== WHAT YOU ARE ASKED TO DO ==
Everything from the first line to the line containing "return thing" is to be repeated exactly; nothing past it.
▼
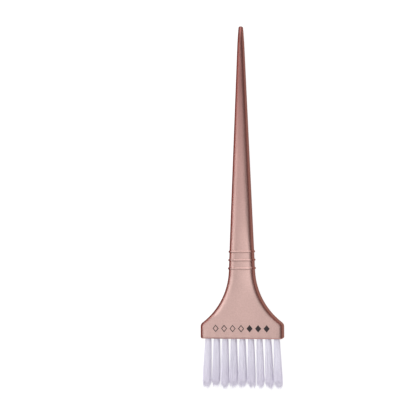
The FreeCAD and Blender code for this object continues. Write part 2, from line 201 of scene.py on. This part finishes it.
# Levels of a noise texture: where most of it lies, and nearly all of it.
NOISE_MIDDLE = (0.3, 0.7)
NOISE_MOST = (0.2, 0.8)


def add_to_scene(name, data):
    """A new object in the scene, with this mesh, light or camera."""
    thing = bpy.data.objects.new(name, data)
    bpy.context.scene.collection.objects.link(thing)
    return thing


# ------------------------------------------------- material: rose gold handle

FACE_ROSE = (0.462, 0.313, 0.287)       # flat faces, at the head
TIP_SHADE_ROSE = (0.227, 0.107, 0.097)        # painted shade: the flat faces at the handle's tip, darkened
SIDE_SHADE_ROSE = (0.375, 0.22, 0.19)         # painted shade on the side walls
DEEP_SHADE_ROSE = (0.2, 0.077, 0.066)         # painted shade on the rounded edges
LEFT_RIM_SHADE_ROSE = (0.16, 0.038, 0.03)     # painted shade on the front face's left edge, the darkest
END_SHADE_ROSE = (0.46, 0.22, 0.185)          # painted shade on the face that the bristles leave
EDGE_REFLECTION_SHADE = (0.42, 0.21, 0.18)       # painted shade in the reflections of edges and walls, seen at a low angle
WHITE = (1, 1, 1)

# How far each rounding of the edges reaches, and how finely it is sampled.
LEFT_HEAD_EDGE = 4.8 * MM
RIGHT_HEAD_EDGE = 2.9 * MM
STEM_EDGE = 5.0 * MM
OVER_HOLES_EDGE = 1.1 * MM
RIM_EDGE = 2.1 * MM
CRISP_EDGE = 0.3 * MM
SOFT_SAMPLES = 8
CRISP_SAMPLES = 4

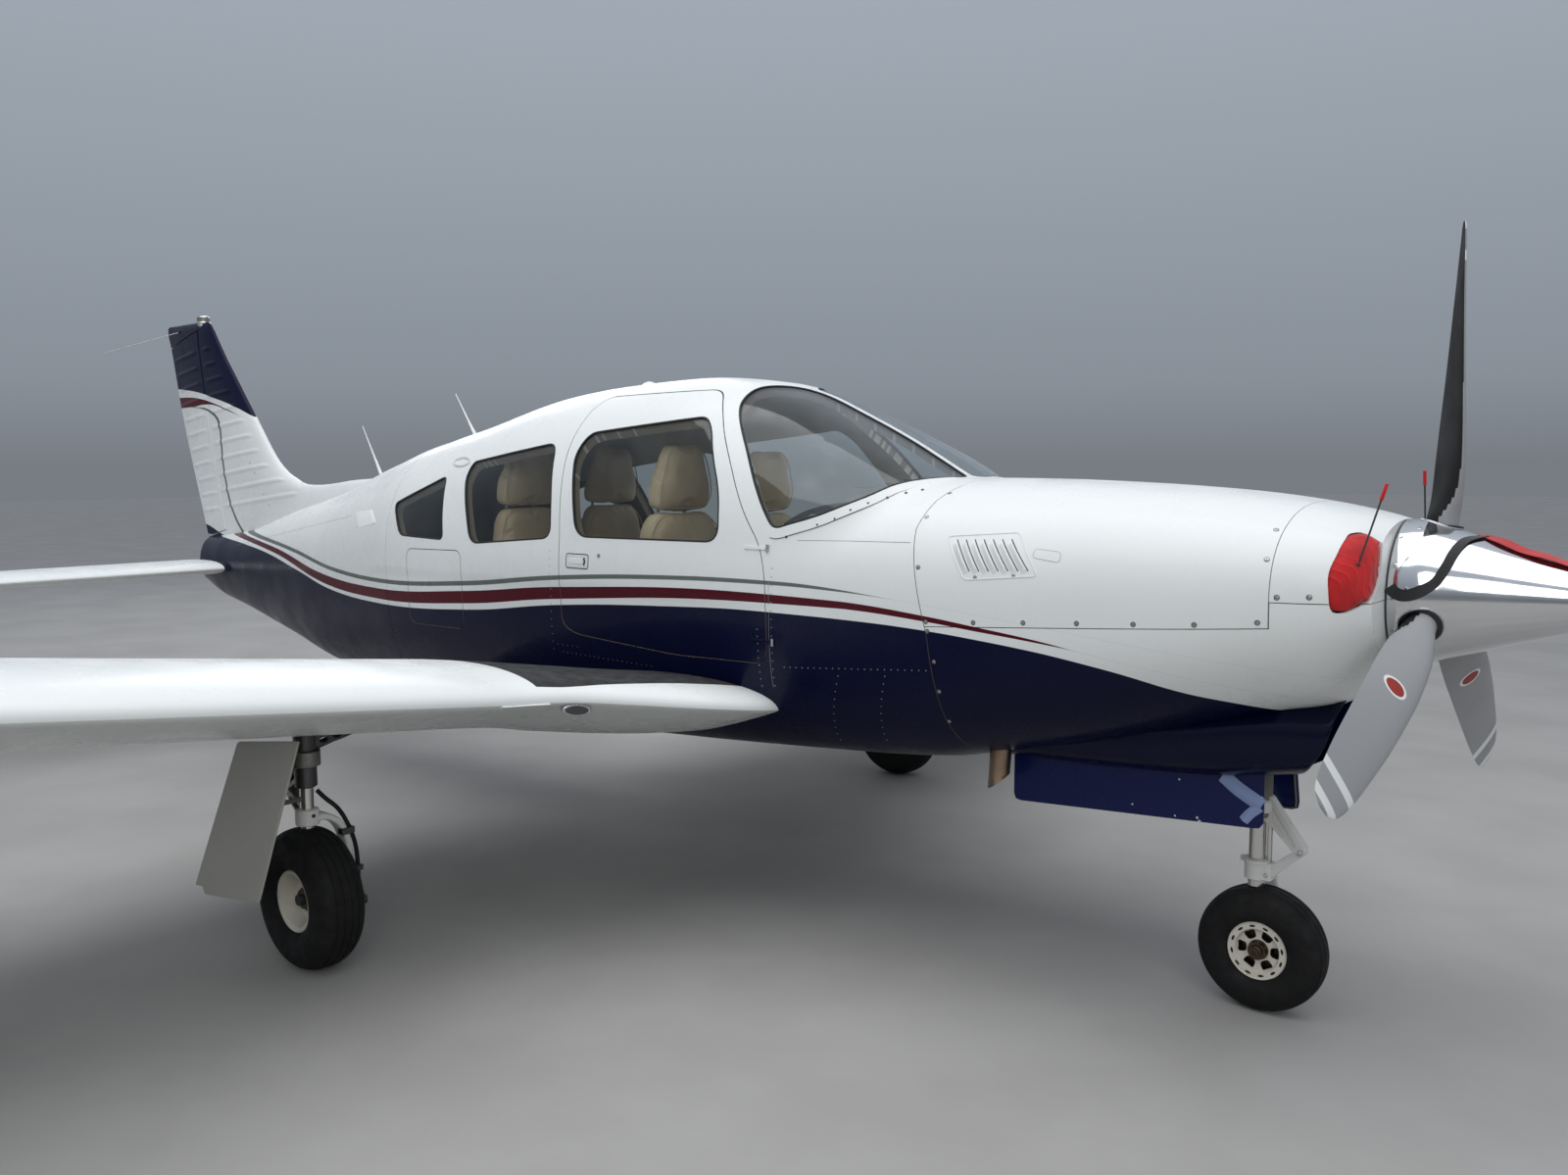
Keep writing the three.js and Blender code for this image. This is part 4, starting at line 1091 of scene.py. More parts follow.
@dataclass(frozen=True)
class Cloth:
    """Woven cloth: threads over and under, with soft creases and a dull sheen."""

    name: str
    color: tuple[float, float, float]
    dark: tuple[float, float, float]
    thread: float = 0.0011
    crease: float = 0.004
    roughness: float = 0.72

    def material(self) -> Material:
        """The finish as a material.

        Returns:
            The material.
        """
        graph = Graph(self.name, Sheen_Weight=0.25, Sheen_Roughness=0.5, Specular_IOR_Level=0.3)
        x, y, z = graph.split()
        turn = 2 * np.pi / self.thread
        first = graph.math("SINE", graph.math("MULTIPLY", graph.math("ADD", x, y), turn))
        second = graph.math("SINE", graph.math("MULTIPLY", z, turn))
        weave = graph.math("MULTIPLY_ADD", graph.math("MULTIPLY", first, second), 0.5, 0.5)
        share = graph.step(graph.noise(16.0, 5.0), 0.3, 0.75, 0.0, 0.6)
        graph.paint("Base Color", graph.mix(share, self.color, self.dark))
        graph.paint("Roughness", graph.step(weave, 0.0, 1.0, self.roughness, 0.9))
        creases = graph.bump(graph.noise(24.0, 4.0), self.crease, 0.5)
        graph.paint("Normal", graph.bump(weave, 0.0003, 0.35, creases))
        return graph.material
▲
== RESPONSE ==
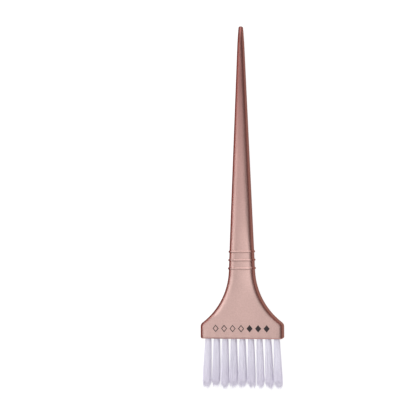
The FreeCAD and Blender code for this object continues. Write part 2, from line 201 of scene.py on. This part finishes it.
# Levels of a noise texture: where most of it lies, and nearly all of it.
NOISE_MIDDLE = (0.3, 0.7)
NOISE_MOST = (0.2, 0.8)


def add_to_scene(name, data):
    """A new object in the scene, with this mesh, light or camera."""
    thing = bpy.data.objects.new(name, data)
    bpy.context.scene.collection.objects.link(thing)
    return thing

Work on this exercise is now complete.